On July 1, 2026, researchers Karthikeya Aditya Vissa and colleagues published a paper titled Beyond Next-Token Prediction: An RLVR Proof of Concept for Tool-Use Agents on Atlassian Workflows. The study explores the limitations of large language models in executing specific API tasks within niche enterprise SaaS workflows, proposing a solution through Reinforcement Learning with Verifiable Rewards (RLVR).
Understanding the Challenges of API Integration
Large language models (LLMs) are primarily designed for next-token prediction, which can lead to significant issues when applied to specific APIs. In environments like Jira and Confluence, this can result in failures such as missing required fields or hallucinated tools. These silent failures undermine the effectiveness of LLMs in real-world applications.
The research highlights the need for a tailored approach to enhance the performance of these models when interacting with APIs, particularly in enterprise settings. The authors argue that the existing objectives of LLMs do not align with the requirements of precise API interactions.
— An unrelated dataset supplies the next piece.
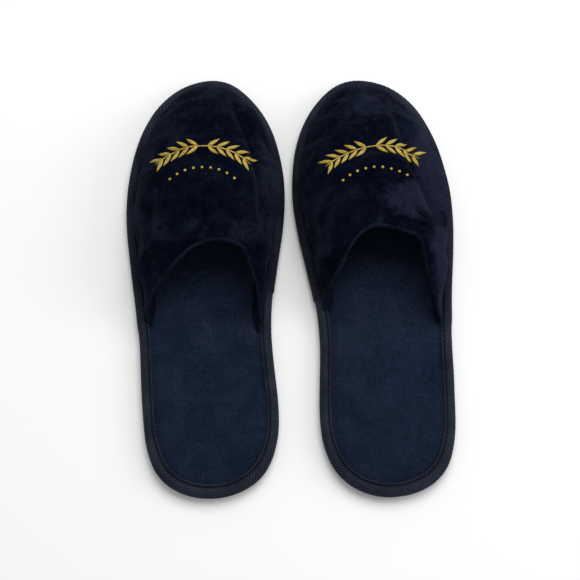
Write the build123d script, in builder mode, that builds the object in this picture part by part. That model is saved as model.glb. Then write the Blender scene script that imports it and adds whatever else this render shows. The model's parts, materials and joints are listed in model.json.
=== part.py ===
"""A pair of closed-toe spa slippers, in millimetres.

Each slipper is drawn once as a right-foot slipper in its own frame: toe towards +Y, arch on the -X side,
underside at Z = 0. The left slipper is its mirror image. The pair stands side by side on Z = 0 with the
origin under the middle of the pair.
"""

import os
from math import cos, pi, radians, sin, sqrt

from build123d import *

# ---- sole outline, outside of the binding: (Y, arch-side half width, outer half width) ----
TOE_TIP = (0.6, 145.0)
HEEL_TIP = (-5.5, -145.0)
SOLE_STATIONS = [
    (130.0, 31.6, 29.8),
    (90.0, 50.0, 48.7),
    (57.0, 53.3, 53.2),
    (-20.0, 45.0, 44.9),
    (-60.0, 47.2, 41.4),
    (-105.0, 49.4, 37.2),
    (-132.0, 38.4, 27.3),
]
RIM_POINTS = 14

# ---- where each slipper stands: middle of the sole, and its turn about Z in degrees ----
RIGHT_PLACE, RIGHT_TURN = (60.9, 7.1), 5.3
LEFT_PLACE, LEFT_TURN = (-57.9, 6.0), 0.1

# ---- edge binding: a woven tape folded round the sole's edge ----
BINDING_T = 1.0
BINDING_COVER = 9.0
BINDING_BOTTOM = 0.35
EDGE_ROUND = 3.5
CLEARANCE = 0.2

# ---- sole layers, from the floor up ----
OUTSOLE_TOP = 4.6
BOARD_TOP = 5.4
FOAM_TOP = 8.5
INSOLE_TOP = 9.8
CORE_BOTTOM = BINDING_BOTTOM + BINDING_T
BINDING_TOP = INSOLE_TOP + BINDING_T

# ---- seam through the binding: distance in from the edge, thread width and height ----
SEAM_IN = 6.6
THREAD_WIDTH = 0.6
THREAD_HEIGHT = 0.25

# ---- upper: three layers over the forefoot, from the outside in ----
UPPER_IN = BINDING_COVER + 0.8
SHELL_T = 1.2
PADDING_T = 3.0
LINING_T = 1.0
BACKING_T = 0.3
UPPER_T = SHELL_T + PADDING_T + LINING_T
MARGIN_T = 0.7
MARGIN_IN = 4.0
MARGIN_END_Y = -34.0
TOE_BOX_RISE = 35.0
TOE_BOX_RUN = 75.0
INSTEP_RISE = 0.10
INSTEP_START = 25.0
ARCH_POWER = 2.4

# ---- throat of the upper: half an ellipse in plan, open towards the heel ----
THROAT_END_Y = -32.0
THROAT_X = -0.5
THROAT_HALF_WIDTH = 36.0
THROAT_DEPTH = 56.0
TRIM_WIDTH = 1.6

# ---- embroidered garland on the toe box: leaf pairs along an arched stem, berries below it ----
GARLAND_AT = (0.0, 30.0)
STEM_RADIUS = 52.0
STEM_SWEEP = 37.0
STEM_WIDTH = 0.9
LEAF_ANGLES = (3.0, 9.8, 16.6, 23.4, 30.2)
LEAF_SPLAY = 36.0
LEAF_LENGTH = 10.0
LEAF_WIDTH = 2.4
BERRY_RADIUS = 0.9
BERRY_ARC_RADIUS = 36.0
BERRY_ANGLES = (-36, -27, -18, -9, 0, 9, 18, 27, 36)
EMBROIDERY_T = 0.7

TALL = 100.0


def sole_face(inset=0.0):
    """The sole's outline as a face of tangent arcs, moved inwards by inset."""
    outer = [(out, y) for y, _, out in SOLE_STATIONS]
    arch = [(-arch, y) for y, arch, _ in reversed(SOLE_STATIONS)]
    rim = Spline([TOE_TIP, *outer, HEEL_TIP, *arch], periodic=True)
    places = []
    for i in range(RIM_POINTS):
        heading = rim % (i / RIM_POINTS)
        places.append((rim @ (i / RIM_POINTS) + heading.rotate(Axis.Z, -90) * inset, heading))
    with BuildSketch() as plan:
        with BuildLine():
            for (start, leaving), (end, arriving) in zip(places, places[1:] + places[:1]):
                chord, turn = end - start, 1 - leaving.dot(arriving)
                along = chord.dot(leaving + arriving)
                reach = (sqrt(along**2 + 2 * turn * chord.dot(chord)) - along) / (2 * turn)
                corner_1, corner_2 = start + leaving * reach, end - arriving * reach
                joint = (corner_1 + corner_2) / 2
                TangentArc(start, joint, tangent=leaving)
                TangentArc(joint, end, tangent=corner_2 - corner_1)
        make_face()
    return plan.sketch


def sole_slab(inset, bottom, top):
    """A plain slab of the sole's outline."""
    with BuildPart() as slab:
        with BuildSketch(Plane.XY.offset(bottom)):
            add(sole_face(inset))
        extrude(amount=top - bottom)
    return slab.part


def rounded_block(inset, bottom, top, rounding):
    """A slab of the sole's outline with both rims rounded."""
    with BuildPart() as block:
        add(sole_slab(inset, bottom, top))
        fillet(block.faces().filter_by(Axis.Z).edges(), rounding)
    return block.part


CORE = rounded_block(BINDING_T, CORE_BOTTOM, INSOLE_TOP, EDGE_ROUND - BINDING_T)


def sole_layer(bottom, top):
    """One layer of the sole, filling the room inside the binding."""
    with BuildPart() as layer:
        add(CORE)
        add(sole_slab(0, bottom, top), mode=Mode.INTERSECT)
    return layer.part


def cross_span(face, y):
    """The X of face's two sides at Y = y."""
    cut = Edge.make_line((-TALL, y), (TALL, y)).intersect(face.faces()[0])
    xs = [v.X for edge in cut for v in edge.vertices()]
    return min(xs), max(xs)


def dome(depth):
    """The upper's outer form moved inwards by depth, as a solid standing on the insole."""
    plan = sole_face(UPPER_IN + depth)
    tip_y = plan.bounding_box().max.Y
    rise, run = TOE_BOX_RISE - depth, TOE_BOX_RUN - depth
    back = [run * (1 - cos(radians(a))) for a in (6, 14, 26, 40, 55, 72, 90)]
    length = tip_y - MARGIN_END_Y
    back += [run + (length - run) * share for share in (0.2, 0.4, 0.6, 0.8, 1.0)]
    with BuildPart() as form:
        for s in back:
            low_x, high_x = cross_span(plan, tip_y - s)
            middle, half = (low_x + high_x) / 2, (high_x - low_x) / 2
            height = rise * sqrt(1 - (1 - min(s / run, 1)) ** 2) + INSTEP_RISE * max(s - INSTEP_START, 0)
            arch = []
            for i in range(9):
                a = pi * i / 8
                x = middle + half * abs(cos(a)) ** (2 / ARCH_POWER) * (1 if a < pi / 2 else -1)
                arch.append((x, INSOLE_TOP + height * abs(sin(a)) ** (2 / ARCH_POWER)))
            with BuildSketch(Plane.XZ.offset(s - tip_y)):
                with BuildLine():
                    Spline(arch, tangents=[(0, 1), (0, -1)])
                    Line(arch[-1], arch[0])
                make_face()
        loft()
    return form.part


def throat_block(grow):
    """Everything inside and behind the throat's edge, with the edge moved forward by grow."""
    with BuildPart() as block:
        with BuildSketch():
            with Locations((THROAT_X, THROAT_END_Y)):
                Ellipse(THROAT_HALF_WIDTH + grow, THROAT_DEPTH + grow)
            with Locations((0, THROAT_END_Y + grow)):
                Rectangle(2 * TALL, TALL, align=(Align.CENTER, Align.MAX))
        extrude(amount=TALL)
    return block.part


DOMES = {d: dome(d) for d in (-EMBROIDERY_T, 0, SHELL_T, SHELL_T + BACKING_T, SHELL_T + PADDING_T, UPPER_T)}


def upper_layer(outer_depth, inner_depth, throat):
    """One layer of the upper between two depths, open in front of throat."""
    with BuildPart() as layer:
        add(DOMES[outer_depth])
        add(DOMES[inner_depth], mode=Mode.SUBTRACT)
        add(throat_block(throat), mode=Mode.SUBTRACT)
    return layer.part


def outsole():
    """Moulded foam sole: its rim is stepped up to make room for the binding below it."""
    with BuildPart() as sole:
        add(sole_layer(CORE_BOTTOM, OUTSOLE_TOP))
        add(sole_slab(BINDING_COVER + CLEARANCE, 0, CORE_BOTTOM))
    return sole.part


def upper_margin():
    """The upper's sewn-in edge, pressed into the insole under the binding."""
    with BuildPart() as margin:
        add(sole_slab(MARGIN_IN, INSOLE_TOP - MARGIN_T, INSOLE_TOP))
        add(sole_slab(UPPER_IN + SHELL_T / 2, 0, TALL), mode=Mode.SUBTRACT)
        with BuildSketch():
            with Locations((0, MARGIN_END_Y)):
                Rectangle(2 * TALL, 2 * TALL, align=(Align.CENTER, Align.MAX))
        extrude(amount=TALL, mode=Mode.SUBTRACT)
    return margin.part


def insole_cover(margin):
    """The velour that the foot stands on, thinner where the upper's margin is sewn onto it."""
    with BuildPart() as cover:
        add(sole_layer(FOAM_TOP, INSOLE_TOP))
        add(margin, mode=Mode.SUBTRACT)
    return cover.part


def edge_binding():
    """Woven tape folded over the sole's rim, a C in section all the way round."""
    with BuildPart() as tape:
        add(rounded_block(0, BINDING_BOTTOM, BINDING_TOP, EDGE_ROUND))
        add(CORE, mode=Mode.SUBTRACT)
        add(sole_slab(BINDING_COVER, 0, TALL), mode=Mode.SUBTRACT)
    return tape.part


def seam_thread(bottom):
    """One thread of the lockstitch that goes round the sole."""
    with BuildPart() as thread:
        add(sole_slab(SEAM_IN, bottom, bottom + THREAD_HEIGHT))
        add(sole_slab(SEAM_IN + THREAD_WIDTH, 0, TALL), mode=Mode.SUBTRACT)
    return thread.part


def upper_shell(margin):
    """The outer velour with its sewn-in margin."""
    with BuildPart() as shell:
        add(DOMES[0])
        add(margin)
        add(DOMES[SHELL_T], mode=Mode.SUBTRACT)
        add(throat_block(TRIM_WIDTH), mode=Mode.SUBTRACT)
    return shell.part


def embroidery_backing():
    """An oval of stiff non-woven behind the embroidery, between the shell and the padding."""
    with BuildPart() as backing:
        with BuildSketch():
            with Locations((GARLAND_AT[0], GARLAND_AT[1] + BERRY_ARC_RADIUS + LEAF_WIDTH)):
                Ellipse(STEM_RADIUS * sin(radians(STEM_SWEEP)), STEM_RADIUS / 2)
        extrude(amount=TALL)
        add(DOMES[SHELL_T], mode=Mode.INTERSECT)
        add(DOMES[SHELL_T + BACKING_T], mode=Mode.SUBTRACT)
    return backing.part


def upper_padding(backing):
    """The soft foam between shell and lining."""
    with BuildPart() as padding:
        add(upper_layer(SHELL_T, SHELL_T + PADDING_T, TRIM_WIDTH))
        add(backing, mode=Mode.SUBTRACT)
    return padding.part


def throat_trim():
    """The turned edge that closes the layers round the throat."""
    with BuildPart() as trim:
        add(upper_layer(0, UPPER_T, 0))
        add(throat_block(TRIM_WIDTH), mode=Mode.INTERSECT)
    return trim.part


def leaf():
    """One pointed leaf, growing along +X from the origin."""
    with BuildSketch() as blade:
        with BuildLine():
            ThreePointArc((0, 0), (LEAF_LENGTH / 2, LEAF_WIDTH / 2), (LEAF_LENGTH, 0))
            ThreePointArc((LEAF_LENGTH, 0), (LEAF_LENGTH / 2, -LEAF_WIDTH / 2), (0, 0))
        make_face()
    return blade.sketch


def embroidery():
    """Leaf pairs that grow from both ends of an arched stem to its middle, over a row of berries."""
    middle = Location(GARLAND_AT)
    with BuildPart() as garland:
        with BuildSketch():
            SlotArc(CenterArc(GARLAND_AT, STEM_RADIUS, 90 - STEM_SWEEP, 2 * STEM_SWEEP), STEM_WIDTH)
            for angle in LEAF_ANGLES:
                for side in (1, -1):
                    for splay in (LEAF_SPLAY, -LEAF_SPLAY):
                        on_stem = Location((0, STEM_RADIUS), 90 + side * (90 + splay))
                        with Locations(middle * Location((0, 0), side * angle) * on_stem):
                            add(leaf())
            for angle in BERRY_ANGLES:
                with Locations(middle * Location((0, 0), angle) * Location((0, BERRY_ARC_RADIUS))):
                    Circle(BERRY_RADIUS)
        extrude(amount=TALL)
        add(DOMES[-EMBROIDERY_T], mode=Mode.INTERSECT)
        add(DOMES[0], mode=Mode.SUBTRACT)
    return garland.part


def right_slipper():
    """Every piece of one slipper, by name, in the slipper's own frame."""
    margin = upper_margin()
    backing = embroidery_backing()
    return {
        "outsole": outsole(),
        "stiffener_board": sole_layer(OUTSOLE_TOP, BOARD_TOP),
        "cushion_foam": sole_layer(BOARD_TOP, FOAM_TOP),
        "insole_cover": insole_cover(margin),
        "edge_binding": edge_binding(),
        "seam_needle_thread": seam_thread(BINDING_TOP),
        "seam_bobbin_thread": seam_thread(BINDING_BOTTOM - THREAD_HEIGHT),
        "upper_shell": upper_shell(margin),
        "upper_padding": upper_padding(backing),
        "upper_lining": upper_layer(SHELL_T + PADDING_T, UPPER_T, TRIM_WIDTH),
        "throat_trim": throat_trim(),
        "embroidery": embroidery(),
        "embroidery_backing": backing,
    }


def pair_centre():
    """The middle, in plan, of the box that holds both soles."""
    soles = [
        sole_face().moved(Location(RIGHT_PLACE, RIGHT_TURN)),
        mirror(sole_face(), about=Plane.YZ).moved(Location(LEFT_PLACE, LEFT_TURN)),
    ]
    boxes = [sole.bounding_box() for sole in soles]
    low = Vector(min(b.min.X for b in boxes), min(b.min.Y for b in boxes))
    high = Vector(max(b.max.X for b in boxes), max(b.max.Y for b in boxes))
    return (low + high) / 2


def main():
    os.makedirs("parts", exist_ok=True)
    centre = pair_centre()
    right = Location(Vector(*RIGHT_PLACE) - centre, RIGHT_TURN)
    left = Location(Vector(*LEFT_PLACE) - centre, LEFT_TURN)
    for name, piece in right_slipper().items():
        for side, placed in (
            ("right", piece.moved(right)),
            ("left", mirror(piece, about=Plane.YZ).moved(left)),
        ):
            placed.label = f"{side}_{name}"
            export_step(placed, f"parts/{placed.label}.step")


main()
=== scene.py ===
"""The visual model of a pair of closed-toe spa slippers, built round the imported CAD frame.

Lengths are in millimetres until they reach a mesh. Each slipper is worked out in its own frame, as the
right-foot slipper: toe towards +Y, arch on the -X side. "arch" and "outer" below mean those two sides.
"""

import json
from math import cos, pi, radians, sin

import bpy
import numpy as np
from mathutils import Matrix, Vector
from mathutils.bvhtree import BVHTree


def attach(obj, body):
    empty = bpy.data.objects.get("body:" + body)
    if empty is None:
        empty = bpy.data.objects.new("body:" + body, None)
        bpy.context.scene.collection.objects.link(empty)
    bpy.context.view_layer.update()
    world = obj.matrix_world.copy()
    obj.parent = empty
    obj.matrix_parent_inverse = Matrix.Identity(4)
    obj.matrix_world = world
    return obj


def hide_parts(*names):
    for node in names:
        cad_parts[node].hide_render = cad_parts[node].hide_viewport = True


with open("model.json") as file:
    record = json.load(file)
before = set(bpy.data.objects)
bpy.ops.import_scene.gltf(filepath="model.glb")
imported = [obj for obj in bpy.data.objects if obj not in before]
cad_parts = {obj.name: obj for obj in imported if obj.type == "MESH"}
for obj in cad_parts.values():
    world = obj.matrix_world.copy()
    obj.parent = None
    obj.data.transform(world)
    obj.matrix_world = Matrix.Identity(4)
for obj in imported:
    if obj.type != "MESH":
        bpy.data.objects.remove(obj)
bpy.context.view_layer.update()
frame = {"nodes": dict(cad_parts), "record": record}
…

RLVR: A Novel Approach for Improvement
The authors developed a proof-of-concept using RLVR, which applies reinforcement learning directly in the target environment. This method evaluates the model's performance based on tool-call traces rather than relying on human feedback or external judges. The study involved creating five synthetic environments that closely emulate the Jira REST v3 and Confluence v2 APIs.